# START OF Data extract
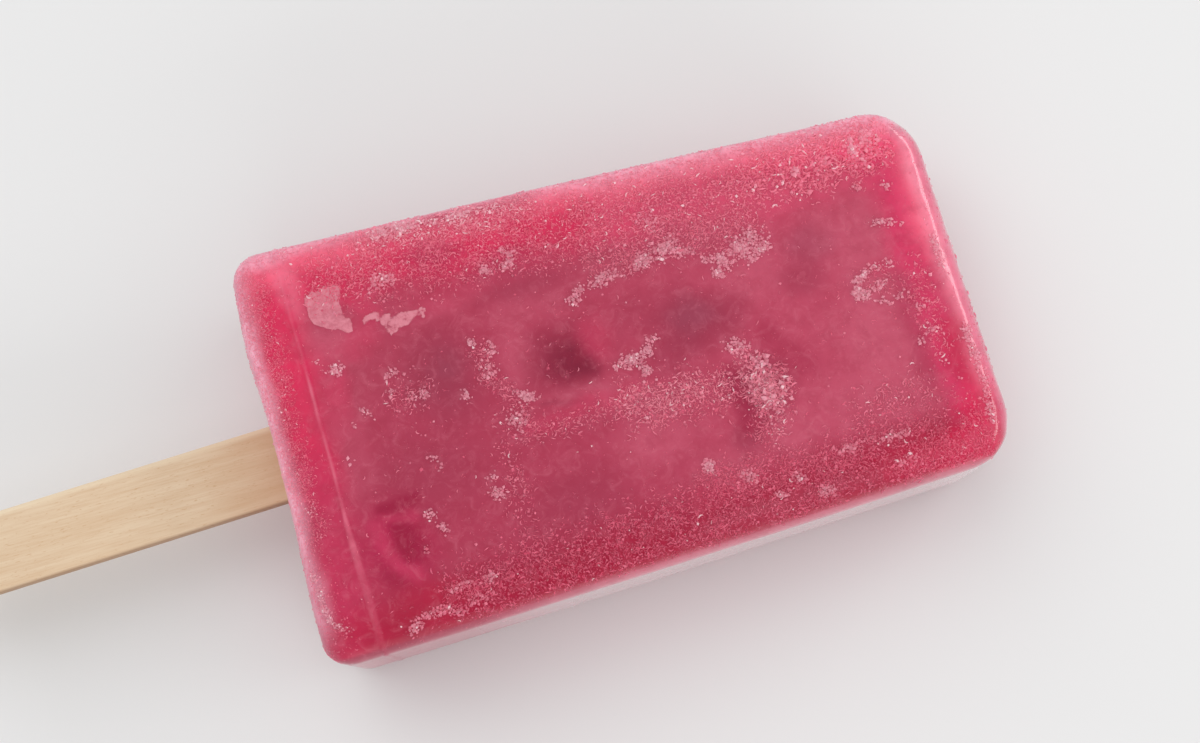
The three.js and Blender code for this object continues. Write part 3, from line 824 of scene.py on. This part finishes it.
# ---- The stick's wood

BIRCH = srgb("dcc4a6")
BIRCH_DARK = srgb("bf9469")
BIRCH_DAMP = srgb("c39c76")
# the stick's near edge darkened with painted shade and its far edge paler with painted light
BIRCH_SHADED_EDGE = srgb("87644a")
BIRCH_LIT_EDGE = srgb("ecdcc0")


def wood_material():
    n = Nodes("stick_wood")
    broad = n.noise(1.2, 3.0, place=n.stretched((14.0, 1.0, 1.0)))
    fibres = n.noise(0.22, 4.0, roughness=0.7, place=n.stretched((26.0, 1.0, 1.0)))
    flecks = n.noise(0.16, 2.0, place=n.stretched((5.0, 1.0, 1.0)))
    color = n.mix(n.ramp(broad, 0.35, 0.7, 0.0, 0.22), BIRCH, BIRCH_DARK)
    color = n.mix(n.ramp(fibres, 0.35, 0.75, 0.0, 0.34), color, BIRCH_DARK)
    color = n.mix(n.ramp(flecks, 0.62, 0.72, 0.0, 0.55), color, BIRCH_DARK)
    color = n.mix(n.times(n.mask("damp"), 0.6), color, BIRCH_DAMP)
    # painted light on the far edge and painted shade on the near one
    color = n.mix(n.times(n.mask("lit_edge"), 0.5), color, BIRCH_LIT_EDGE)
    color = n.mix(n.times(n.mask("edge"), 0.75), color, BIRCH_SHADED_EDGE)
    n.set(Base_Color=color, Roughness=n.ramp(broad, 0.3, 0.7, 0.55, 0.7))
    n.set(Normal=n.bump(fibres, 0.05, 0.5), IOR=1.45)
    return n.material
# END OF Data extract
— What you will do —
Give back the whole listing exactly as it reads.

— Result of the exercise —
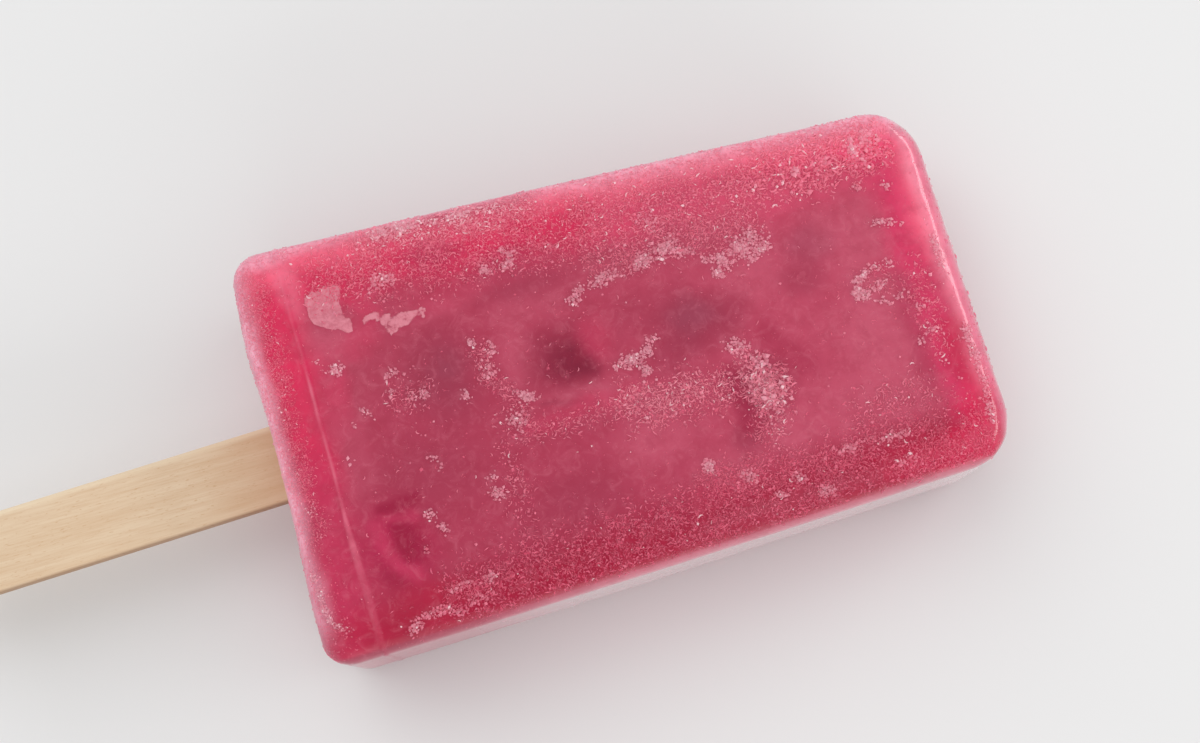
The three.js and Blender code for this object continues. Write part 3, from line 824 of scene.py on. This part finishes it.
# ---- The stick's wood

BIRCH = srgb("dcc4a6")
BIRCH_DARK = srgb("bf9469")
BIRCH_DAMP = srgb("c39c76")
# the stick's near edge darkened with painted shade and its far edge paler with painted light
BIRCH_SHADED_EDGE = srgb("87644a")
BIRCH_LIT_EDGE = srgb("ecdcc0")


def wood_material():
    n = Nodes("stick_wood")
    broad = n.noise(1.2, 3.0, place=n.stretched((14.0, 1.0, 1.0)))
    fibres = n.noise(0.22, 4.0, roughness=0.7, place=n.stretched((26.0, 1.0, 1.0)))
    flecks = n.noise(0.16, 2.0, place=n.stretched((5.0, 1.0, 1.0)))
    color = n.mix(n.ramp(broad, 0.35, 0.7, 0.0, 0.22), BIRCH, BIRCH_DARK)
    color = n.mix(n.ramp(fibres, 0.35, 0.75, 0.0, 0.34), color, BIRCH_DARK)
    color = n.mix(n.ramp(flecks, 0.62, 0.72, 0.0, 0.55), color, BIRCH_DARK)
    color = n.mix(n.times(n.mask("damp"), 0.6), color, BIRCH_DAMP)
    # painted light on the far edge and painted shade on the near one
    color = n.mix(n.times(n.mask("lit_edge"), 0.5), color, BIRCH_LIT_EDGE)
    color = n.mix(n.times(n.mask("edge"), 0.75), color, BIRCH_SHADED_EDGE)
    n.set(Base_Color=color, Roughness=n.ramp(broad, 0.3, 0.7, 0.55, 0.7))
    n.set(Normal=n.bump(fibres, 0.05, 0.5), IOR=1.45)
    return n.material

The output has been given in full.